The reward system drove that kind of behavior. Geneen meetings were interrogatory, even adversarial,. The general manager’s report had already been written and everyone assumed to have studied it, but the meetings were held to identify new problems. Part of what made Geneen’s system to work was the fear. Fear of being caught uninformed and being humiliated in meetings and of being punished. It it’s often said that positive motivations are more powerful than negative ones. Geneens personal style can also be described as attentive, committed, determined, pragmatic, and forceful and disciplined.
His managerial approach had powerful effects on others, and the labels they used to characterize these patterns in his behaviors, and thus his values and beliefs, were often charged with emotion. Seven elements were used to understand better both Matsushita and ITT. Strategy belongs to a firm’s plan of action that causes it to allocate it scarce resources over time to get from where it it’s to where it wants to go. Structure refers to the way a firm is organized, whether it’s decentralized or centralized, whether it emphasizes line or staff. Structure refers on how boxes are arranged.

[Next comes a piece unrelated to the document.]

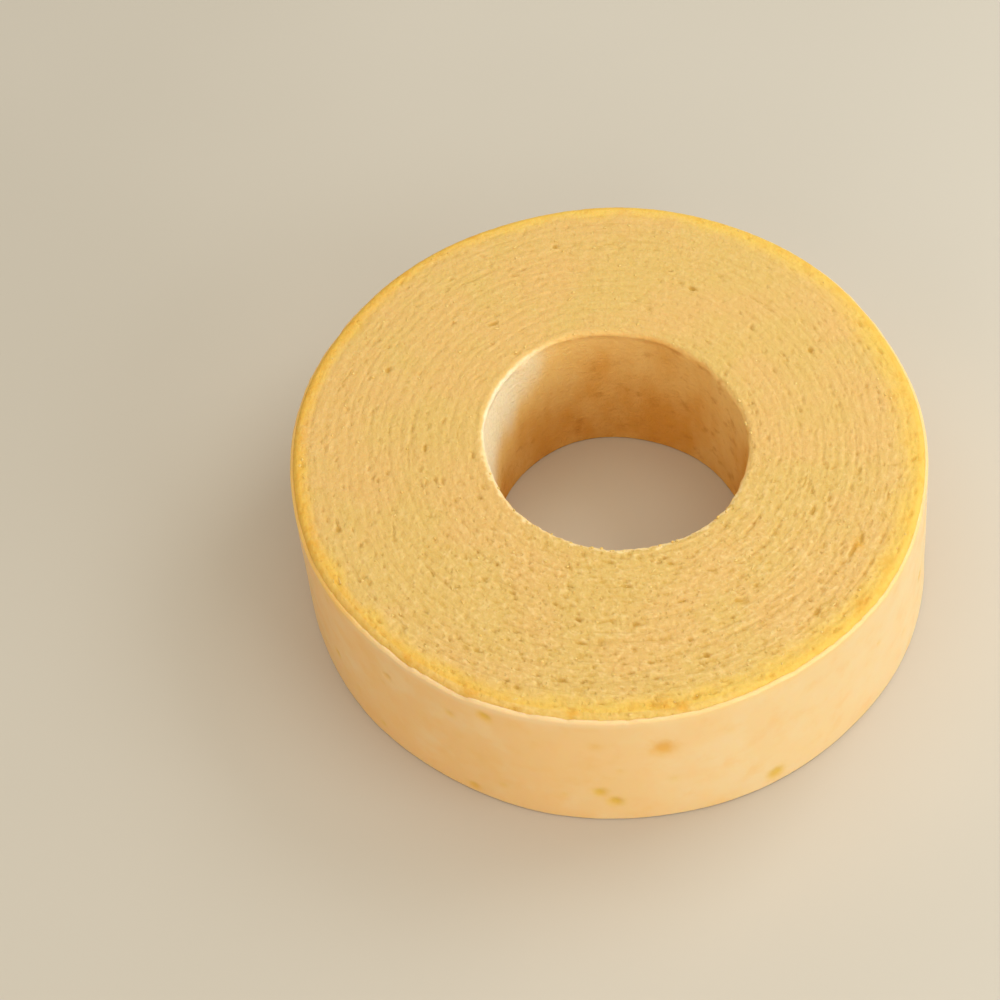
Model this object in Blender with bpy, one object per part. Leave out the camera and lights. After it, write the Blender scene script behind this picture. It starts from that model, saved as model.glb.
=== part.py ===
"""A baumkuchen ring: a spit-baked layer cake cut from its log, with a thin sugar glaze round its side.

The ring lies on its lower cut face. The origin is the centre of its outline on that face, and +Z
points up through the hole. The baked layers run from the hole's wall to the outer wall and show on both
cut faces. Sizes are in millimetres until the points are made.
"""

import math
import random

import bmesh
import bpy
from mathutils import Matrix, Vector

MM = 0.001

# Driving sizes
OUTER_DIAMETER = 150.0
HOLE_DIAMETER = 62.0
HEIGHT = 43.0
BAKED_LAYERS = 16
GLAZE_THICKNESS = 0.9
GLAZE_CLEARANCE = 0.3
LEAN = 1.2
POINTS_ROUND = 60
SEED = 16

# Cut faces: a shallow groove marks the skin where one baked layer meets the next
GROOVE_DEPTH = 0.45
GROOVE_WIDTH = 0.75
BOTTOM_GROOVE_STEP = 2
LAYER_UNEVENNESS = 0.16
LAYER_WANDER = 0.35
TOP_SWELL = 0.35

# Edges and walls
RIM_ROUND = 1.3
HOLE_EDGE_ROUND = 0.7
CORNER_STEPS = 3
WALL_STEPS = 3

# Glaze
GLAZE_BOTTOM = 0.8
GLAZE_TOP_DROP = 0.45
GLAZE_ROWS = 5

# Air bubbles that the knife opened in the upper face, and gaps that they left in the glaze
PIT_DEPTH_SHARE = 0.6
PIT_TURN = 0.35
CRUMB_PITS = (
    # degrees round the ring, distance from the axis, length, width
    (-104.2, 64.3, 2.8, 1.2),
    (-123.1, 62.7, 2.0, 1.1),
    (-114.0, 59.5, 1.4, 1.0),
    (-112.4, 68.1, 1.7, 1.3),
    (-73.5, 61.5, 2.0, 1.4),
    (-86.6, 70.8, 2.0, 1.2),
    (-78.6, 70.9, 2.2, 1.3),
    (-48.8, 65.9, 2.3, 1.4),
    (-32.1, 63.2, 3.2, 1.1),
    (-25.5, 50.7, 3.2, 1.0),
    (-20.7, 53.2, 1.9, 1.0),
    (-60.0, 51.8, 2.3, 1.0),
    (-53.6, 51.2, 2.2, 1.0),
    (25.9, 56.1, 2.2, 1.4),
    (-123.7, 45.2, 1.9, 1.0),
    (-110.4, 44.4, 1.7, 1.0),
    (-70.9, 35.2, 1.9, 1.0),
    (-88.9, 38.5, 3.6, 0.9),
    (-101.2, 54.0, 3.2, 1.0),
    (-87.6, 49.1, 1.9, 1.3),
    (62.0, 52.0, 2.4, 1.2),
    (97.0, 63.0, 1.8, 1.3),
    (121.0, 47.0, 2.6, 1.1),
    (150.0, 58.0, 2.0, 1.3),
    (173.0, 43.0, 2.2, 1.1),
    (-166.0, 66.0, 2.2, 1.2),
)
GLAZE_GAP_SIDES = 8
GLAZE_GAPS = (
    # degrees round the ring, height, width
    (-116.8, 37.9, 2.2),
    (-121.1, 2.9, 2.0),
    (-97.3, 12.4, 2.1),
    (-94.7, 8.4, 2.3),
    (-85.7, 30.6, 3.0),
    (-65.2, 4.6, 2.6),
    (-138.0, 30.7, 1.8),
    (-123.9, 32.3, 1.8),
    (-20.0, 18.0, 2.2),
    (38.0, 27.0, 2.4),
    (84.0, 13.0, 2.0),
    (131.0, 31.0, 2.8),
    (172.0, 20.0, 2.2),
)

# Unevenness of the outlines: order, size in mm, phase in degrees, turn in degrees from top to foot
HOLE_WAVES = ((1, 4.0, 56.0, 0.0), (2, 1.0, -114.0, -15.0), (3, 0.3, -60.0, 60.0), (7, 0.15, 40.0, -70.0))
WALL_WAVES = ((2, 0.12, -136.0, 40.0), (3, 0.15, -141.0, -50.0), (4, 0.15, -105.0, 60.0), (9, 0.14, 20.0, 90.0))
TOP_WAVES = ((1, 0.4, 20.0, 0.0), (3, 0.25, 110.0, 0.0), (5, 0.2, -60.0, 0.0))

CRUMB_COLOUR = (0.80, 0.53, 0.19)
CRUMB_ROUGHNESS = 0.75
GLAZE_COLOUR = (0.90, 0.69, 0.40)
GLAZE_ROUGHNESS = 0.35


def clear_scene():
    """Removes every object that the file starts with."""
    for thing in list(bpy.data.objects):
        bpy.data.objects.remove(thing, do_unlink=True)


def material(name, colour, roughness):
    """A plain surface of one colour."""
    made = bpy.data.materials.new(name)
    made.use_nodes = True
    surface = made.node_tree.nodes["Principled BSDF"]
    surface.inputs["Base Color"].default_value = (*colour, 1.0)
    surface.inputs["Roughness"].default_value = roughness
    surface.inputs["Metallic"].default_value = 0.0
    return made


def wave(waves, angle, height):
    """The sum of the waves at an angle in radians and a height in mm."""
    drop = 1.0 - height / HEIGHT
    return sum(
        size * math.cos(order * angle - math.radians(phase + turn * drop))
        for order, size, phase, turn in waves
    )


def hole_radius(angle, height):
    """The hole's wall: slightly oval and off centre, because the soft log sags on its spit."""
    return HOLE_DIAMETER / 2 + wave(HOLE_WAVES, angle, height)


def cake_radius(angle, height):
    """The baked outer wall, under the glaze."""
    bare = OUTER_DIAMETER / 2 - GLAZE_THICKNESS - GLAZE_CLEARANCE
    return bare + wave(WALL_WAVES, angle, height)


def around(angle, radius, height):
    """A point at an angle, a distance from the ring's axis and a height, in metres.

    The axis leans a little towards -X at the top, because the log was cut slightly askew.
    """
    axis = LEAN * (0.5 - height / HEIGHT)
    return Vector((axis + radius * math.cos(angle), radius * math.sin(angle), height)) * MM


def layer_edges(draw):
    """Where each baked layer ends, as shares of the way from the hole's wall to the outer wall."""
    widths = [1.0 + draw.uniform(-LAYER_UNEVENNESS, LAYER_UNEVENNESS) for _ in range(BAKED_LAYERS)]
    total = sum(widths)
    edges = [0.0]
    for width in widths:
        edges.append(edges[-1] + width / total)
    return edges


def face_rows(edges, step):
    """Rows across a cut face from the hole outwards: (share, outward shift, depth below the face).

    Each groove has three rows: its two lips and its foot. Between grooves the face is level.
    """
    rows = []
    for edge in edges[step:-1:step]:
        rows.append((edge, -GROOVE_WIDTH / 2, 0.0))
        rows.append((edge, 0.0, GROOVE_DEPTH))
        rows.append((edge, GROOVE_WIDTH / 2, 0.0))
    return rows


def corner_rows(share, radius, outward):
    """Rows round a corner, from the wall to the face: (share, outward shift, depth below the face)."""
    rows = []
    for step in range(CORNER_STEPS):
        turn = math.radians(90.0 * step / (CORNER_STEPS - 1))
        rows.append((share, outward * radius * (math.cos(turn) - 1.0), radius * (1.0 - math.sin(turn))))
    return rows


def cross_section(edges):
    """The cake's cross section as one closed run of rows: (share, outward shift, height, swell)."""
    hole_corner = corner_rows(0.0, HOLE_EDGE_ROUND, -1.0)
    rim_corner = corner_rows(1.0, RIM_ROUND, 1.0)
    top = hole_corner + face_rows(edges, 1) + rim_corner[::-1]
    bottom = hole_corner + face_rows(edges, BOTTOM_GROOVE_STEP) + rim_corner[::-1]
    wall_heights = [HEIGHT * step / (WALL_STEPS + 1) for step in range(1, WALL_STEPS + 1)]
    rows = [(share, shift, HEIGHT - depth, 1.0) for share, shift, depth in top]
    rows += [(1.0, 0.0, height, 0.0) for height in wall_heights[::-1]]
    rows += [(share, shift, depth, 0.0) for share, shift, depth in bottom[::-1]]
    rows += [(0.0, 0.0, height, 0.0) for height in wall_heights]
    return rows


def cake_point(row, angle):
    """A point of the cake's surface, in metres."""
    share, shift, height, swell = row
    inner = hole_radius(angle, height)
    outer = cake_radius(angle, height)
    middle = math.sin(math.pi * share)
    wander = LAYER_WANDER * middle * math.cos(3.0 * angle + 9.0 * share)
    radius = inner + (outer - inner) * share + shift + wander
    level = height + swell * middle * TOP_SWELL * wave(TOP_WAVES, angle, 0.0)
    return around(angle, radius, level)


def ring_mesh(name, rows, point):
    """A closed ring: each row is carried round the axis, and neighbouring rows are joined."""
    shape = bmesh.new()
    angles = [2.0 * math.pi * step / POINTS_ROUND for step in range(POINTS_ROUND)]
    loops = [[shape.verts.new(point(row, angle)) for angle in angles] for row in rows]
    for first, second in zip(loops, loops[1:] + loops[:1]):
        for here in range(POINTS_ROUND):
            after = (here + 1) % POINTS_ROUND
            shape.faces.new((first[here], second[here], second[after], first[after]))
    bmesh.ops.recalc_face_normals(shape, faces=shape.faces)
    mesh = bpy.data.meshes.new(name)
    shape.to_mesh(mesh)
    shape.free()
    return mesh


def place(name, mesh, finish=None):
    """Puts a mesh in the scene as an object of its own."""
    thing = bpy.data.objects.new(name, mesh)
    bpy.context.scene.collection.objects.link(thing)
    if finish:
        mesh.materials.append(finish)
    return thing


def round_shading(mesh):
    """Smooth shading that keeps the groove lips and the cut edges crisp."""
    mesh.shade_smooth()
    mesh.set_sharp_from_angle(angle=math.radians(28.0))


def cut_with(thing, cutter, name):
    """Takes the cutter's shapes out of a solid. The cutter itself is never part of the cake."""
    cutter.hide_render = True
    cutter.display_type = "WIRE"
    cut = thing.modifiers.new(name, "BOOLEAN")
    cut.operation = "DIFFERENCE"
    cut.solver = "EXACT"
    cut.object = cutter


def crumb_pits(draw):
    """Long shallow hollows that roughly follow the layers, joined in one cutter."""
    shape = bmesh.new()
    for degrees, distance, length, width in CRUMB_PITS:
        angle = math.radians(degrees)
        inner, outer = hole_radius(angle, HEIGHT), cake_radius(angle, HEIGHT)
        centre = cake_point(((distance - inner) / (outer - inner), 0.0, HEIGHT, 1.0), angle)
        size = Matrix.Diagonal((width / 2 * MM, length / 2 * MM, width * PIT_DEPTH_SHARE * MM, 1.0))
        turn = Matrix.Rotation(angle + draw.uniform(-PIT_TURN, PIT_TURN), 4, "Z")
        bmesh.ops.create_icosphere(
            shape, subdivisions=1, radius=1.0, matrix=Matrix.Translation(centre) @ turn @ size
        )
    mesh = bpy.data.meshes.new("crumb_pits")
    shape.to_mesh(mesh)
    shape.free()
    return mesh


def glaze_gaps():
    """Short bars through the glaze wherever a bubble left the cake bare, joined in one cutter."""
    shape = bmesh.new()
    reach = 2.0 * (GLAZE_THICKNESS + GLAZE_CLEARANCE)
    for degrees, height, width in GLAZE_GAPS:
        angle = math.radians(degrees)
        spot = around(angle, cake_radius(angle, height) + GLAZE_CLEARANCE + GLAZE_THICKNESS / 2, height)
        lie = Matrix.Rotation(angle, 4, "Z") @ Matrix.Rotation(math.pi / 2, 4, "Y")
        bmesh.ops.create_cone(
            shape,
            cap_ends=True,
            segments=GLAZE_GAP_SIDES,
            radius1=width / 2 * MM,
            radius2=width / 2 * MM,
            depth=reach * MM,
            matrix=Matrix.Translation(spot) @ lie,
        )
    mesh = bpy.data.meshes.new("glaze_gaps")
    shape.to_mesh(mesh)
    shape.free()
    return mesh


def glaze_rows():
    """The glaze's cross section: up its inner side, over its soft edge and down its outer side."""
    top = HEIGHT - GLAZE_TOP_DROP
    soft = GLAZE_THICKNESS * 0.4
    heights = [GLAZE_BOTTOM + (top - soft - GLAZE_BOTTOM) * step / (GLAZE_ROWS - 1) for step in range(GLAZE_ROWS)]
    inner = [(0.0, height) for height in heights[:-1]] + [(0.0, top - soft / 2)]
    crown = [(GLAZE_THICKNESS * 0.35, top), (GLAZE_THICKNESS * 0.75, top - soft * 0.3)]
    outer = [(GLAZE_THICKNESS, height) for height in heights[::-1]]
    return inner + crown + outer


def glaze_point(row, angle):
    """A point of the glaze's surface, in metres."""
    out, height = row
    return around(angle, cake_radius(angle, height) + GLAZE_CLEARANCE + out, height)


def build_cake():
    """The baked cake, from the hole's wall to the outer wall."""
    draw = random.Random(SEED)
    mesh = ring_mesh("cake_ring", cross_section(layer_edges(draw)), cake_point)
    round_shading(mesh)
    cake = place("cake_ring", mesh, material("golden crumb", CRUMB_COLOUR, CRUMB_ROUGHNESS))
    cut_with(cake, place("pit_cutter", crumb_pits(draw)), "opened bubbles")


def build_glaze():
    """The thin sugar glaze round the side, clear of the cake and of the floor."""
    mesh = ring_mesh("sugar_glaze", glaze_rows(), glaze_point)
    round_shading(mesh)
    glaze = place("sugar_glaze", mesh, material("sugar glaze", GLAZE_COLOUR, GLAZE_ROUGHNESS))
    cut_with(glaze, place("gap_cutter", glaze_gaps()), "gaps over bubbles")


def main():
    """Builds the cake and its glaze."""
    clear_scene()
    build_cake()
    build_glaze()


main()
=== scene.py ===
"""A baumkuchen ring, dressed: golden crumb baked in rings, a browned hole and a thin sugar glaze.

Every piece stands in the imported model's frame. Sizes are in millimetres until MM turns them into metres
where a mesh is made. Lamps, the camera and the floor are placed in metres. Size fields hold angles in
degrees, and arrays hold them in radians.
"""

import logging
import math
import random
from dataclasses import dataclass
from enum import Enum

import bmesh
import bpy
import numpy as np
from mathutils import Euler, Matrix, Quaternion, Vector, kdtree, noise


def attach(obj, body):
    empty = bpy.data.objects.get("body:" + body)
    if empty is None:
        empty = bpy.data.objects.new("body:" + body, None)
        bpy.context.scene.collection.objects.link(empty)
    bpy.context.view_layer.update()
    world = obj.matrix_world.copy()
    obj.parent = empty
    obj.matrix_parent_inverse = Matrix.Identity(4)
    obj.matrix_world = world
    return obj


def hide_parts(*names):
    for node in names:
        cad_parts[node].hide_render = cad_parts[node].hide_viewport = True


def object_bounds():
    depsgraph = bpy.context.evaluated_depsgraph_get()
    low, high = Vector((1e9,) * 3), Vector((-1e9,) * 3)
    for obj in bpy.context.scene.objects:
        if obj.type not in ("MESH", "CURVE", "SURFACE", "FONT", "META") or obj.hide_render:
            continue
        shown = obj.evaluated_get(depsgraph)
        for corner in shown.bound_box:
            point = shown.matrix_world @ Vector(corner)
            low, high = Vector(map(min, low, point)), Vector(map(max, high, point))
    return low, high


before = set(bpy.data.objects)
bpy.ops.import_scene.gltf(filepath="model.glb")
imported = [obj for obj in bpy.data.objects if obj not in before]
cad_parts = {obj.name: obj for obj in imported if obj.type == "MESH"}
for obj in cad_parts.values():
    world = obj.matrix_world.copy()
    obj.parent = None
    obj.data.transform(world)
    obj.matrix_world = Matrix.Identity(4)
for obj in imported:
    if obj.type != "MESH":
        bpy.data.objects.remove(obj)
CAD_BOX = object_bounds()

MM = 0.001
METRE = 1.0 / MM
BODY = "root"
BOX_MARGIN = 0.01
SEED_STEP = 17.3
# most of a shader noise's values lie between these
NOISE_SPAN = (0.3, 0.7)
LOG = logging.getLogger("baumkuchen")

Span = tuple[float, float]
Triple = tuple[float, float, float]
Colour = Triple
Socket = bpy.types.NodeSocket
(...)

System refers to how information moves around within the organization. Staff belongs not to staff in the line/staff senses, but to demographic characteristics of the people who live in an organization. Skills are those things which the organization and its key personnel do particularly well. Style refers to the patterns of behavior of the top executive and senior management team. Super ordinate Goals or shared values include spiritual and significant meanings and shared values of the people within an organization and refers to the overarching purposes to which an organization and its members dedicate themselves.